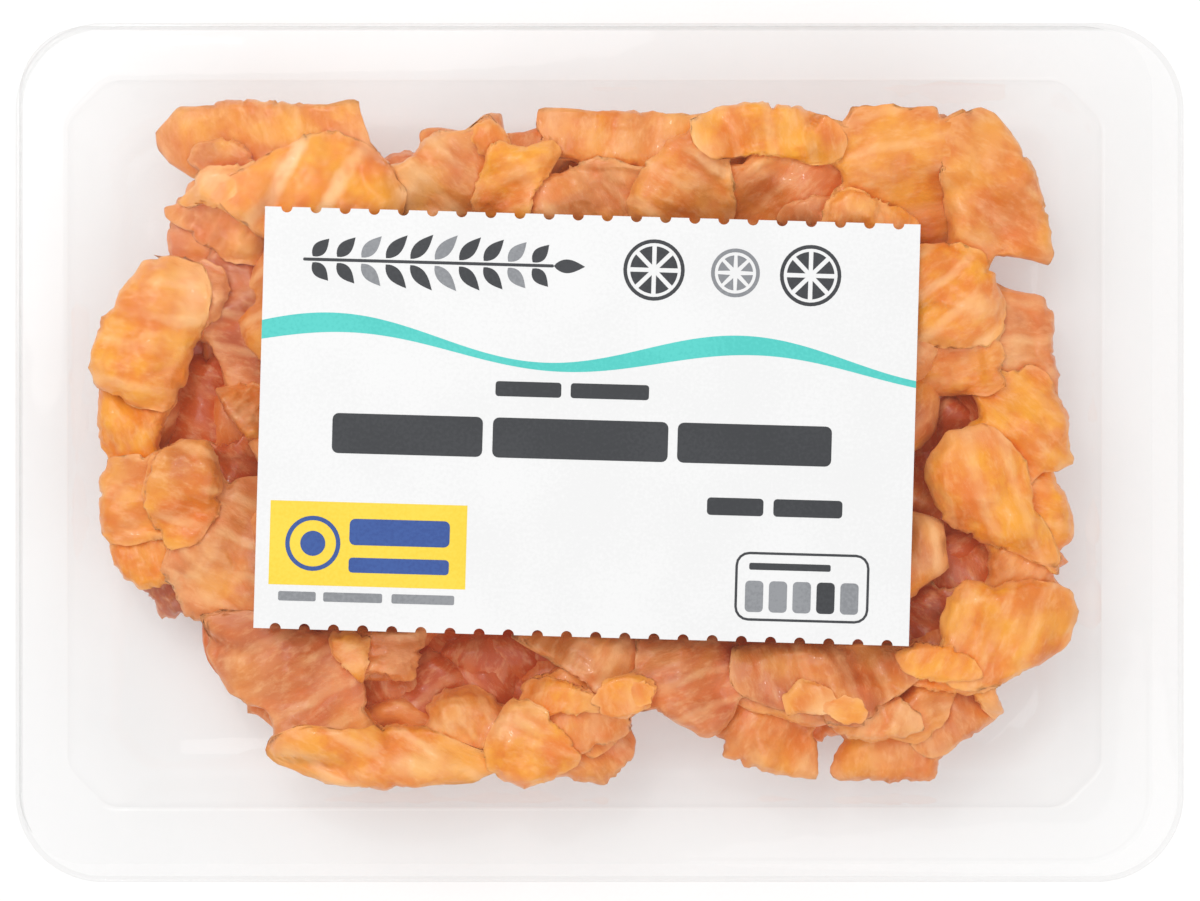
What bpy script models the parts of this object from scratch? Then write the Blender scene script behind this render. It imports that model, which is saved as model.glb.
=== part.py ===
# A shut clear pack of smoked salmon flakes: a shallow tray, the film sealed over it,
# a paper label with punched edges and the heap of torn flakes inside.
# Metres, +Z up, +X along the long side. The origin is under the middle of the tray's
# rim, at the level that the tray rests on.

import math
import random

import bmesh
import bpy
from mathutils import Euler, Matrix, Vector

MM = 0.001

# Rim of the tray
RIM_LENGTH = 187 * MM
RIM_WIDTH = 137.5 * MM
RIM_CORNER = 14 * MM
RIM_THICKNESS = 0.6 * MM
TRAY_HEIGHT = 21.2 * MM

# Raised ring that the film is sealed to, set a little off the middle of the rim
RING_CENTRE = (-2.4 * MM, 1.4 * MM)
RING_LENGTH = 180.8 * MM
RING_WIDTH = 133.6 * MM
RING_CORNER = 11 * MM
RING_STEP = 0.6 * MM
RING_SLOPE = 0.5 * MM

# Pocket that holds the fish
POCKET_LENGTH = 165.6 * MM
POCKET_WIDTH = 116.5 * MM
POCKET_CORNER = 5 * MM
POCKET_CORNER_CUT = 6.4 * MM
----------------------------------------
(SET EXERCISE)
Count each line where the string "that" occurs, and write only the number.

(WORKED SOLUTION)
4